Set down the lines from the one containing "Continue the Blender" to the one containing "return int(spot.y < blade_front(out)", both lines included, exactly as they stand and with no other lines.

Data provided:
↓↓↓

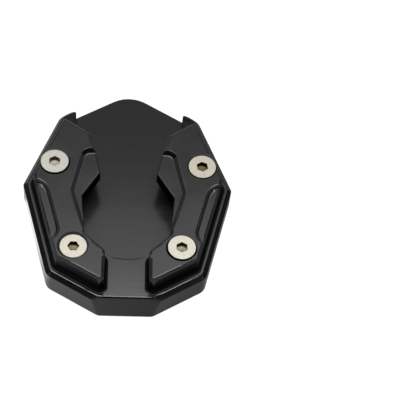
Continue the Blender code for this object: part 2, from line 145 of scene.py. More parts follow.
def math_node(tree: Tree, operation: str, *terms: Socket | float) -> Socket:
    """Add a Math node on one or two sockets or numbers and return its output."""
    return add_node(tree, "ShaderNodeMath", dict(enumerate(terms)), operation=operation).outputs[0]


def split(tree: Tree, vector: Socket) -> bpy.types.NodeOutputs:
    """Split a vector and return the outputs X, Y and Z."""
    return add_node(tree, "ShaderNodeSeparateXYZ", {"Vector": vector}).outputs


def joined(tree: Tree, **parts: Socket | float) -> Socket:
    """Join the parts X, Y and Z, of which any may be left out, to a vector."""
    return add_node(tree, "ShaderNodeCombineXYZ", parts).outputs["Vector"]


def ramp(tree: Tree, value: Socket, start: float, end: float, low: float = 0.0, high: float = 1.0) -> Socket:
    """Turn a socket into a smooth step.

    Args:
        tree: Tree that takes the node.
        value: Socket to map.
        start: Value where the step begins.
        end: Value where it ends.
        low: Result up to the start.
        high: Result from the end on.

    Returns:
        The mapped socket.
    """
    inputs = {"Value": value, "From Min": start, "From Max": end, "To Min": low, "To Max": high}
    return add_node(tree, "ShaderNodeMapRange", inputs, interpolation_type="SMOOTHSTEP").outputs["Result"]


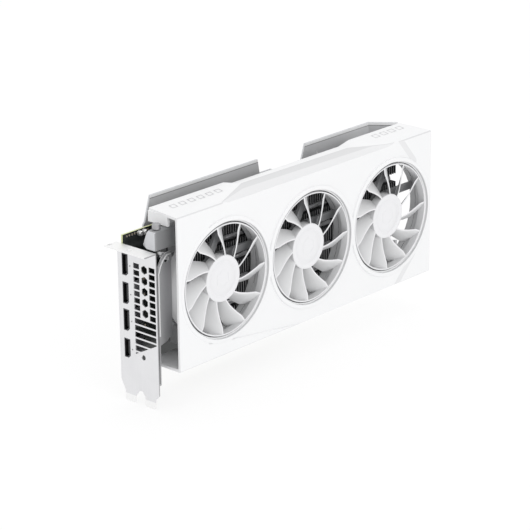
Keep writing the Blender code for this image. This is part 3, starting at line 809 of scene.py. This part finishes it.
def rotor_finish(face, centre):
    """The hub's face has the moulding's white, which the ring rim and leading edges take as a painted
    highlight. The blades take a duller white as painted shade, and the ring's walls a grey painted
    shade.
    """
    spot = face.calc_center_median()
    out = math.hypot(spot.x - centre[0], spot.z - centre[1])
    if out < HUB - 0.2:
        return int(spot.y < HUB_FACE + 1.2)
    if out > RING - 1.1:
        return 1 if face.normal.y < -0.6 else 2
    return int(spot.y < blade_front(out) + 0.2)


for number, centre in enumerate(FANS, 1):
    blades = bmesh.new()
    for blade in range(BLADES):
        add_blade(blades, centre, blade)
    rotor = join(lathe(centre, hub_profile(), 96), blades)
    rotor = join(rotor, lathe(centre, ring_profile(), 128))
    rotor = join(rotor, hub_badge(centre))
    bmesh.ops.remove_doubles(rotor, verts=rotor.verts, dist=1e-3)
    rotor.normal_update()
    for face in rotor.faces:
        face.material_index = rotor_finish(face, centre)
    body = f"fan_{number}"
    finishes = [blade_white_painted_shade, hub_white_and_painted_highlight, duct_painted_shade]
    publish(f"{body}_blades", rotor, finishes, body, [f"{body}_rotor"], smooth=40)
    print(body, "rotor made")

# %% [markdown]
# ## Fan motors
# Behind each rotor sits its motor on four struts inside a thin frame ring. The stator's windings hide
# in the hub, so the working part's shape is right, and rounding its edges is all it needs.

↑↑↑
↓↓↓

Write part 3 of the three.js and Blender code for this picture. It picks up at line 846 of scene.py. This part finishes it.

↑↑↑

Finished answer:
Continue the Blender code for this object: part 2, from line 145 of scene.py. More parts follow.
def math_node(tree: Tree, operation: str, *terms: Socket | float) -> Socket:
    """Add a Math node on one or two sockets or numbers and return its output."""
    return add_node(tree, "ShaderNodeMath", dict(enumerate(terms)), operation=operation).outputs[0]


def split(tree: Tree, vector: Socket) -> bpy.types.NodeOutputs:
    """Split a vector and return the outputs X, Y and Z."""
    return add_node(tree, "ShaderNodeSeparateXYZ", {"Vector": vector}).outputs


def joined(tree: Tree, **parts: Socket | float) -> Socket:
    """Join the parts X, Y and Z, of which any may be left out, to a vector."""
    return add_node(tree, "ShaderNodeCombineXYZ", parts).outputs["Vector"]


def ramp(tree: Tree, value: Socket, start: float, end: float, low: float = 0.0, high: float = 1.0) -> Socket:
    """Turn a socket into a smooth step.

    Args:
        tree: Tree that takes the node.
        value: Socket to map.
        start: Value where the step begins.
        end: Value where it ends.
        low: Result up to the start.
        high: Result from the end on.

    Returns:
        The mapped socket.
    """
    inputs = {"Value": value, "From Min": start, "From Max": end, "To Min": low, "To Max": high}
    return add_node(tree, "ShaderNodeMapRange", inputs, interpolation_type="SMOOTHSTEP").outputs["Result"]


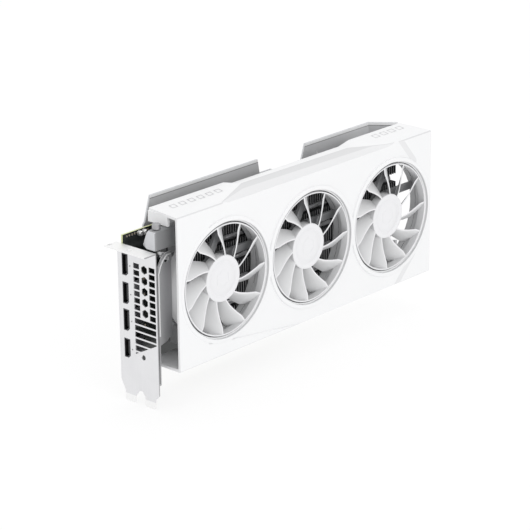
Keep writing the Blender code for this image. This is part 3, starting at line 809 of scene.py. This part finishes it.
def rotor_finish(face, centre):
    """The hub's face has the moulding's white, which the ring rim and leading edges take as a painted
    highlight. The blades take a duller white as painted shade, and the ring's walls a grey painted
    shade.
    """
    spot = face.calc_center_median()
    out = math.hypot(spot.x - centre[0], spot.z - centre[1])
    if out < HUB - 0.2:
        return int(spot.y < HUB_FACE + 1.2)
    if out > RING - 1.1:
        return 1 if face.normal.y < -0.6 else 2
    return int(spot.y < blade_front(out) + 0.2)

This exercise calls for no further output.